The choice of Nizhnii Novgorod might, or might not, have been calculated, too. For those who lived through the end of communism, this ancient Volga city was the test-bed for urban redevelopment and the free market – under Boris Nemtsov, the opposition figure who was assassinated in Moscow almost three years ago. By then, his credibility as an opposition leader was fading, and “his” city still resented his move to Moscow and central government in the mid-1990s. But it is worth asking whether the Kremlin considered there might be ghosts to lay.

I confess, I had entertained the possibility that Putin might decide against seeking a fourth presidential term. He could have set an example by retiring at the standard pensionable age – though how many politicians have ever observed that particular convention? There might have been wisdom, too, in leaving office at what might well be seen with hindsight as the top of his game.

Having restored Crimea (as most Russian see it), placed Russia back on the global map, without so far becoming bogged down (in Syria), having stabilised the economy despite low oil prices and Western sanctions, and having slain the dragon of post-Soviet inflation, Putin could well have sat back and declared “job done”. Putin has also made a start with the transition to a new generation of regional and central government appointments.
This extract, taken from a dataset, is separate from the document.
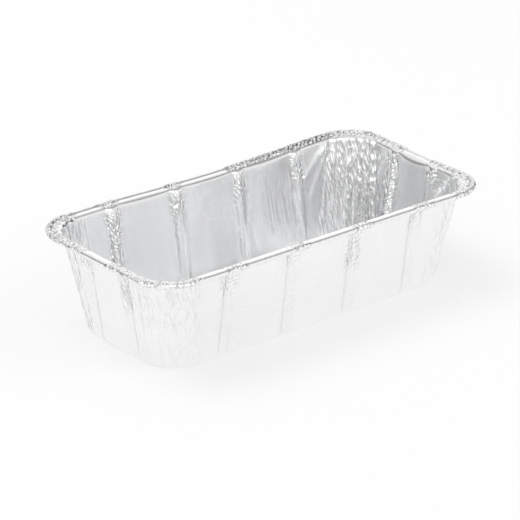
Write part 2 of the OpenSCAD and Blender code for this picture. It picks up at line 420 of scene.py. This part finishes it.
def sway(sheet):
    """The rim isn't quite straight or level, and the back corner is lifted."""
    up = np.clip(sheet[..., 2] / PAN_H, 0, 1)[..., None] ** 2
    flat = sheet * [1, 1, 0]
    lean = np.stack([noise(flat, 34, 51), noise(flat, 34, 52), noise(flat, 27, 53)], -1)
    lift = ramp(sheet[..., 0], 20, 90) * ramp(sheet[..., 1], -10, 45)
    return up * (lean * [0.35, 0.35, 0.2] + lift[..., None] * BACK_CORNER_LIFT)


def stitch_rows():
    """The faces of the food side. Rows further in keep fewer columns, and three-sided faces lead over."""
    faces = []
    for i in range(ROWS - 1):
        step = columns_kept(i)
        for j in range(0, COLUMNS, step):
            here, beside = i * COLUMNS + j, i * COLUMNS + (j + step) % COLUMNS
            if columns_kept(i + 1) == step:
                faces.append([here, beside, beside + COLUMNS, here + COLUMNS])
            elif j % (2 * step) == 0:
                after = i * COLUMNS + (j + 2 * step) % COLUMNS
                faces.append([here, beside, here + COLUMNS])
                faces.append([beside, after + COLUMNS, here + COLUMNS])
                faces.append([beside, after, after + COLUMNS])
    return faces


def columns_kept(row):
    """Every how many columns this row has a point."""
    if row < RIM_ROWS:
        return 1
    return 2 if row < RIM_ROWS + WALL_ROWS + FOOT_ROWS else 4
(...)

The risks of embarking on a new six-year term seem in many ways to outweigh the advantages.

Then again, as seen from the Kremlin, there is unfinished business. There can be no real east-west rapprochement in Europe without a settlement on Ukraine. Putin had clearly hoped for improved relations with the US, which the anti-Russia frenzy in Washington has so far blocked. It seems to me, though, that neither Donald Trump nor Putin has yet given up all hope: note the absence of personal scolding between them. What is more, Russia seems to have adopted a new restraint, at least in the rhetoric of its foreign policy: has it identified near-silence as a novel form of soft-power? Could this be the starting point of Putin’s fourth term? And if it is, can it hold?

After 17 years at the top of Russian politics, Putin is now Europe’s longest-serving leader (no Stalin parallels are necessary). He is constitutionally within his rights to seek another six years. And while a decision not to stand would have made for an absorbing election and the emergence of a whole new political landscape, that landscape has so far evolved only slowly. Some of those who emerged as political players as the Soviet Union disintegrated more than 25 years ago will have their hats once again in the presidential election ring next year.

Some of the blame for such slow progress might attach to Putin’s gradual domination of Russia’s political scene; more, I would submit, to the insecurity felt by so many Russians after so many years of upheaval. Stability is not something most people want to jeopardise just now.

Still, some of the contours of the future landscape can perhaps be sensed. There is Alexei Navalny, the modern anti-corruption campaigner with a nationalist edge, who has been stumping the country and drawing big crowds. He looks likely to be barred as a candidate because of a – probably trumped-up – criminal conviction, but he has a constituency, and it will still be there.

The latest entrant, Ksenia Sobchak, is a household name in Russia, having made her name in reality TV, but she also moves easily not just in the inner circles of power – as the daughter of the first democratic mayor of St Petersburg who was also a patron of Putin – but among the new middle-class opposition that reared its head before the last presidential election in 2012. Again, her constituency may transcend her personal appeal. Can we glimpse, perhaps, in these vivid personalities, in secondary tiers of government, and in the regions, the early shoots of post-Putin politics?

As things stand, Vladimir Putin could hold office until 2024, by which time he will be 71. Might he misjudge the public mood and outlast his welcome? Might he decide to bequeath power earlier, to secure the succession, like Boris Yeltsin before him? Or could it be that Russia’s next-but-one presidential election will offer Russians a free, fair, orderly and open choice? Don’t bet on it, you may say. But don’t bet against it, either.